Typically seated in a concert or orchestra, MacLeod says the music students developed a lot of tension in different area of their body that they had to work to relax. Part of their role in the production is being able to play a flute or saxophone in sometimes awkward positions.

“There is one fable where we have to get right down onto our hands and knees and be rolling around on the ground and still playing,” MacLeod says. “When we go into the practice room and practice we just stand there and play, but I’ve had to go into the practice rooms here and start rolling around on the floor.”

Koebel says that working with the different warm ups that each discipline has and the different ways of rehearsing and building material has been difficult.

“But it’s also been, other than a huge learning curve, a great experience,” Koebel says. “I’ve been able to change the way I work in my dance environment because of what I’ve gained from music and from acting.”

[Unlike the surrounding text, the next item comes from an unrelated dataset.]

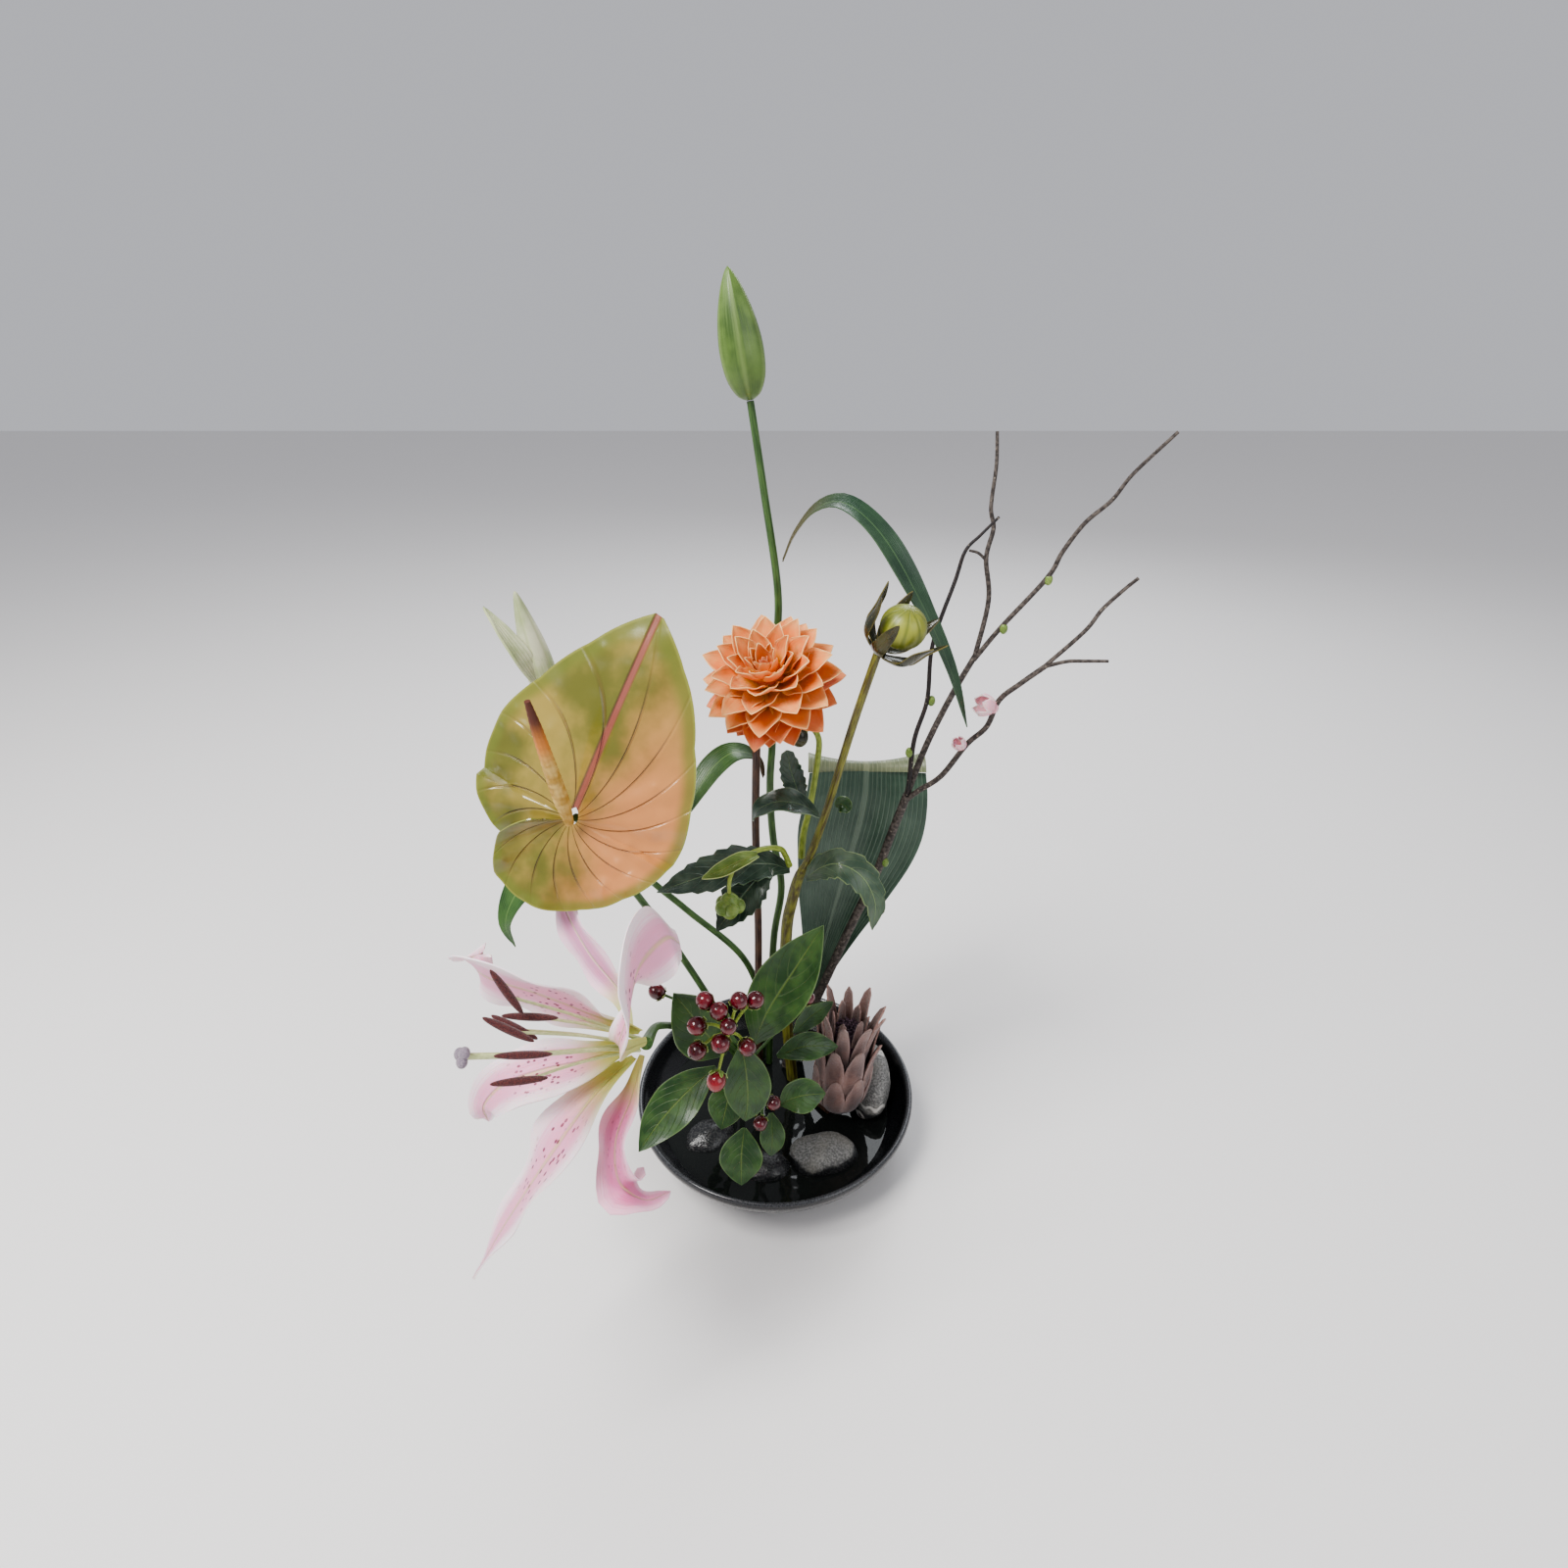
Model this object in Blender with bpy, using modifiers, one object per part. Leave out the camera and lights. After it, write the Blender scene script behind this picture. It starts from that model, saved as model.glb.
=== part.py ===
"""An ikebana arrangement standing in a wide black bowl.

Every stem starts on the kenzan, a lead pin holder on the floor of the bowl.  Routes are lists of
points in millimetres from the centre of the bowl's foot: X to the right, Y to the back, Z up.
"""

import math

import bmesh
import bpy
from mathutils import Matrix, Vector, noise

MM = 0.001

# Driving sizes, in millimetres.
BOWL_RADIUS = 110.0
BOWL_HEIGHT = 46.0
BOWL_FLOOR = 8.5
FOOT_RADIUS = 50.0
KENZAN_CENTRE = (0.0, 30.0)
KENZAN_RADIUS = 34.0
KENZAN_LEAD_TOP = 15.0
PIN_TOP = 22.0
PIN_PITCH = 12.0
STEM_FOOT = PIN_TOP + 0.5
LEAF_THICKNESS = 0.9
PETAL_THICKNESS = 0.9
FLORET_THICKNESS = 1.0
STEM_SIDES = 1

# The open lily: its throat, and the way its mouth points.
LILY_THROAT = Vector((-72.0, -156.0, 243.0))
LILY_AXIS = Vector((-0.66, -0.57, 0.48)).normalized()

# The dahlia bloom: its middle, its radius, and the way it faces.
BLOOM_CENTRE = Vector((-2.0, -14.0, 402.0))
BLOOM_RADIUS = 45.0
BLOOM_AXIS = Vector((-0.22, -0.50, 0.84)).normalized()

# The anthurium spathe: the notch it opens from, the way to its tip, and the way it faces.
SPATHE_NOTCH = Vector((-111.0, -88.0, 344.0))
SPATHE_TIP_WAY = Vector((52.0, 33.0, 110.0)).normalized()
SPATHE_FACING = Vector((-0.16, -0.86, 0.33))

COLOURS = {
    "bowl_black": ((0.012, 0.013, 0.015), 0.28, 0.0),
    "kenzan_lead": ((0.14, 0.14, 0.15), 0.5, 0.8),
    "stone_grey": ((0.10, 0.10, 0.095), 0.6, 0.0),
    "stem_green": ((0.07, 0.14, 0.04), 0.45, 0.0),
    "stem_brown": ((0.10, 0.05, 0.03), 0.5, 0.0),
    "stem_olive": ((0.16, 0.14, 0.03), 0.45, 0.0),
    "leaf_dark": ((0.02, 0.055, 0.02), 0.4, 0.0),
    "leaf_hypericum": ((0.03, 0.08, 0.008), 0.42, 0.0),
    "leaf_pale": ((0.22, 0.34, 0.10), 0.45, 0.0),
    "leaf_grey_green": ((0.06, 0.10, 0.07), 0.4, 0.0),
    "lily_bud_green": ((0.20, 0.30, 0.08), 0.5, 0.0),
    "lily_pink": ((0.72, 0.42, 0.55), 0.5, 0.0),
    "anther_maroon": ((0.05, 0.008, 0.010), 0.8, 0.0),
    "pistil_green": ((0.28, 0.36, 0.12), 0.5, 0.0),
    "spathe_olive": ((0.33, 0.23, 0.05), 0.25, 0.0),
    "spadix_tan": ((0.42, 0.26, 0.06), 0.6, 0.0),
    "dahlia_apricot": ((0.78, 0.32, 0.12), 0.55, 0.0),
    "dahlia_bud_green": ((0.28, 0.30, 0.06), 0.45, 0.0),
    "bark_brown": ((0.06, 0.042, 0.035), 0.75, 0.0),
    "blossom_pink": ((0.80, 0.58, 0.60), 0.5, 0.0),
    "berry_burgundy": ((0.07, 0.006, 0.015), 0.15, 0.0),
    "protea_mauve": ((0.20, 0.10, 0.09), 0.7, 0.0),
}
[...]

Riah Fielding-Walters, an actor in her final year of drama, who plays the production’s narrator, Joe, says that movement and dance is a great asset for actors to help them drop into a character and keep them alive on stage with their physical movement.

She says that one fable, that brings everyone on stage, is a great combination of all three disciplines. The segment involves all the actors, musicians and dancers appearing on stage for a fight scene with broadswords.

“With our swords clanking and hitting each other, it creates a sort of rhythm in and of itself,” Fielding-Walters says. “And then you have to be thinking why are you fighting? That’s the acting. The movement is the dance and the rhythm that we create is the music. I think it is the perfect amalgamation of all three in one piece.”

Finn says that faculty members are already discussing future collaborative projects, but he is especially excited to see what students come up with themselves and the kinds of projects they initiate.

“I think that the big secret, the big explosion is going to come from the students,” Finn says. “The contemporary art scene is far more multidisciplinary.”